Prompt
Scan the data. Collect each line that contains the word "where".

Extracted records

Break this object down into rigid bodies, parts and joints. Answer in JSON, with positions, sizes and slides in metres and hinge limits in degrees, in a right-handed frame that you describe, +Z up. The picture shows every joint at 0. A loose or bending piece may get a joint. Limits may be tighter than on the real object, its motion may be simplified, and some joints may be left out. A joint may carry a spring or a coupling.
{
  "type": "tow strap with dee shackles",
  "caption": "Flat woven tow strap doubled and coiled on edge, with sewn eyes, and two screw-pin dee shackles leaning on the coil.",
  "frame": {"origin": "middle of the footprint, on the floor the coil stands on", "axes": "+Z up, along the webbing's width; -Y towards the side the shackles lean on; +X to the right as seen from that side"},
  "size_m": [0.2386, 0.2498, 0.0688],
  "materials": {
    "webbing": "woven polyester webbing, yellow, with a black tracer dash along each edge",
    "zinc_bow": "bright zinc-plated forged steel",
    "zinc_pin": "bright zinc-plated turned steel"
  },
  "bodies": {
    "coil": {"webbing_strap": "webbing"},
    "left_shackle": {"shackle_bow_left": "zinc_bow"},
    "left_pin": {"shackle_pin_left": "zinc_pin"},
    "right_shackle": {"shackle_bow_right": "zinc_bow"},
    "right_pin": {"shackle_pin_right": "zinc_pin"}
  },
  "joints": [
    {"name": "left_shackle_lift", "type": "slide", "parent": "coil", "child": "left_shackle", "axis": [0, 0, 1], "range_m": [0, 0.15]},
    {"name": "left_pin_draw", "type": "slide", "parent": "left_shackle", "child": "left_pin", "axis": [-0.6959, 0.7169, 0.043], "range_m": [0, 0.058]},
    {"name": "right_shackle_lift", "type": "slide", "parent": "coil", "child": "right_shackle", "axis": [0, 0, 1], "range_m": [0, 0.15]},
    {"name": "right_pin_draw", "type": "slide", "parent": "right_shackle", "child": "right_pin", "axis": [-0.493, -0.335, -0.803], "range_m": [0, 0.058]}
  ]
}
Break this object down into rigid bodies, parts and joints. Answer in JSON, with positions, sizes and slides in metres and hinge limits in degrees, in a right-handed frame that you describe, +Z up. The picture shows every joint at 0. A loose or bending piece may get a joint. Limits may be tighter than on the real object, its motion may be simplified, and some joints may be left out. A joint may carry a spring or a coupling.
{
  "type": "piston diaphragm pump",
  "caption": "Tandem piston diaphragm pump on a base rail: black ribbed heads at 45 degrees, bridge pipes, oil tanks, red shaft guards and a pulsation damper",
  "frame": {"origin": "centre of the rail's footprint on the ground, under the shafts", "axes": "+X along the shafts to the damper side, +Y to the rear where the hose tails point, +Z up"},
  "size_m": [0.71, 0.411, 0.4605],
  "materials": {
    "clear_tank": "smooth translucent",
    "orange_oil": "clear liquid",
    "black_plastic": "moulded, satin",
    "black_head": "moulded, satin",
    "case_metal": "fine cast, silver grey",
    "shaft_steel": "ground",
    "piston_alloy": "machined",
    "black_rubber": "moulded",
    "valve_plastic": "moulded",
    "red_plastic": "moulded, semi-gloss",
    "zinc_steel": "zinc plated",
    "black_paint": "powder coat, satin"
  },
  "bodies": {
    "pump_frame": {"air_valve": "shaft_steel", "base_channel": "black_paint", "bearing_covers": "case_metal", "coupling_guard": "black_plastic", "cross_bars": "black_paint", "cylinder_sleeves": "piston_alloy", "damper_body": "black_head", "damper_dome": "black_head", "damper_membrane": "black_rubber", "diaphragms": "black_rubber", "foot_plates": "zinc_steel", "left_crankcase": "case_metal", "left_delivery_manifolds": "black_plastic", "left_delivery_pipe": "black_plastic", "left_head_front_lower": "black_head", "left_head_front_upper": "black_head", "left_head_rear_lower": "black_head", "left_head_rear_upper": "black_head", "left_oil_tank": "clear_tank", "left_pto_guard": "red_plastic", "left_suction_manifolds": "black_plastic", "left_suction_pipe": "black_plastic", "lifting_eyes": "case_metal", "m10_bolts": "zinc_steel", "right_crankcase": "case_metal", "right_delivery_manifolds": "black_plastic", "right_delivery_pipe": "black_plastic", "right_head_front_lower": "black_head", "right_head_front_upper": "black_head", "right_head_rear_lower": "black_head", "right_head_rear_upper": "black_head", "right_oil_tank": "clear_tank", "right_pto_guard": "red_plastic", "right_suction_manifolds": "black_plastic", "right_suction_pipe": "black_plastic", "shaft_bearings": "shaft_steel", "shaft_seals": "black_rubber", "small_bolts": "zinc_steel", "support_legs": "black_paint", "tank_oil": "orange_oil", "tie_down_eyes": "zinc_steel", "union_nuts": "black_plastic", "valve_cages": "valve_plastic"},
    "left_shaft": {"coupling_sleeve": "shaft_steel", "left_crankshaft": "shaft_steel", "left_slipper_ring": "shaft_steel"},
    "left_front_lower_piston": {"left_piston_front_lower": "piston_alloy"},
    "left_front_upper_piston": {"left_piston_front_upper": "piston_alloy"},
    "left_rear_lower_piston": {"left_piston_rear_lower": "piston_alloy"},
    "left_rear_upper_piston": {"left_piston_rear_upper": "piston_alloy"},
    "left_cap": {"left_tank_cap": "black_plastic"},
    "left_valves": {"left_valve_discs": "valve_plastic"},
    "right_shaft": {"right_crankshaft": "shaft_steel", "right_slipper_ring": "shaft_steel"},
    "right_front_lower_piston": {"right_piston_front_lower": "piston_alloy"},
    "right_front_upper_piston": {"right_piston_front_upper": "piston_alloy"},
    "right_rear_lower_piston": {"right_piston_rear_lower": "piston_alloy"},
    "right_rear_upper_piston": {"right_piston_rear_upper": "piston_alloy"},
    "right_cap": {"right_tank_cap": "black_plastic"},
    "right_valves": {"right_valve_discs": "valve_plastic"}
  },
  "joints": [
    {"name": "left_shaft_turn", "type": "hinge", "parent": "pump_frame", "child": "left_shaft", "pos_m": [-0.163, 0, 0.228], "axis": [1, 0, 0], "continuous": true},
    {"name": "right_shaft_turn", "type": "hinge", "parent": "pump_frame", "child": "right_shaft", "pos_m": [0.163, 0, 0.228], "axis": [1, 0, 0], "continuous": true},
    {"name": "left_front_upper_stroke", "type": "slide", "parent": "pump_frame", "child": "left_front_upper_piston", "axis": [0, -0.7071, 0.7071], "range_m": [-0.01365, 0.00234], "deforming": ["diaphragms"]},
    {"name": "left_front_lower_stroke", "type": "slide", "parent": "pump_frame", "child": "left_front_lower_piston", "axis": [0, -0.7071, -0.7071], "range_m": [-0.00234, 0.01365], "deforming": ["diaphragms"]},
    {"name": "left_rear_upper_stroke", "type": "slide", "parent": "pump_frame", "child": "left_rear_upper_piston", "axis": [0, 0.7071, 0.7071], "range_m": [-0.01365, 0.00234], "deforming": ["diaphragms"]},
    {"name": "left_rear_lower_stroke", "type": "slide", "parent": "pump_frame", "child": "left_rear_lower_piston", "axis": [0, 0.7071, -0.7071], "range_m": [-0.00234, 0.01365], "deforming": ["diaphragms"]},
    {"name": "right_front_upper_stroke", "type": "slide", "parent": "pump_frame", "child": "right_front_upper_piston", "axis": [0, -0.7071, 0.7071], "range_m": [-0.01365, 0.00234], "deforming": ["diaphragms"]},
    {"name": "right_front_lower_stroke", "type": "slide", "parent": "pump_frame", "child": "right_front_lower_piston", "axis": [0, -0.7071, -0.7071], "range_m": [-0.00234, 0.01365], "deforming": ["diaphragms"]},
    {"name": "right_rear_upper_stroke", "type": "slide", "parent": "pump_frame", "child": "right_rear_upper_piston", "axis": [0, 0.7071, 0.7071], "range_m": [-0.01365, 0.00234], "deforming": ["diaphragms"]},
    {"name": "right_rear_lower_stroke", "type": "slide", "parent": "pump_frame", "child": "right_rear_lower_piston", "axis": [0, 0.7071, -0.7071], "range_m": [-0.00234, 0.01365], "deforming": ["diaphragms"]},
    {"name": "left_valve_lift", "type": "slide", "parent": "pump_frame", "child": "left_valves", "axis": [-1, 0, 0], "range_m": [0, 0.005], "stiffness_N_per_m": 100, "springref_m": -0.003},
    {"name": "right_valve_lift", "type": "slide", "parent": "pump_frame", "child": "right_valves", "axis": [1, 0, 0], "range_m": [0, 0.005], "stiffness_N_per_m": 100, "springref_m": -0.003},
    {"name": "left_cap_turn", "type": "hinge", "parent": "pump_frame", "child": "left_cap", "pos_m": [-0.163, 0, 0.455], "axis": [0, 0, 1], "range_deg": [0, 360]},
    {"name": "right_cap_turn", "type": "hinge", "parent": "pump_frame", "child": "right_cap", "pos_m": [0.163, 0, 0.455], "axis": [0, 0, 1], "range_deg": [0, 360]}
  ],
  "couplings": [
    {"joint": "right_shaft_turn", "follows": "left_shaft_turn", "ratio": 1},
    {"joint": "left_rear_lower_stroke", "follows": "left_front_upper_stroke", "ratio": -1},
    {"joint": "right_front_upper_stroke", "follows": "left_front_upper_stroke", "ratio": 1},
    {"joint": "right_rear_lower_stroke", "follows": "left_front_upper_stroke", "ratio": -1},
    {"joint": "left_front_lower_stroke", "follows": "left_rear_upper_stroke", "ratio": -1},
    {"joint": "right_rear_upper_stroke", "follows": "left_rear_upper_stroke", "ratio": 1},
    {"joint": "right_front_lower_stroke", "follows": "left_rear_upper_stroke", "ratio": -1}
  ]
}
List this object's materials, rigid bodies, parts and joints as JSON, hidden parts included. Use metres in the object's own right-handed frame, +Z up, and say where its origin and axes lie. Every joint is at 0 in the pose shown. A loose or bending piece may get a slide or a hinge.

Full output
  "frame": {"origin": "centre of the rail's footprint on the ground, under the shafts", "axes": "+X along the shafts to the damper side, +Y to the rear where the hose tails point, +Z up"},
List this object's materials, rigid bodies, parts and joints as JSON, hidden parts included. Use metres in the object's own right-handed frame, +Z up, and say where its origin and axes lie. Every joint is at 0 in the pose shown. A loose or bending piece may get a slide or a hinge.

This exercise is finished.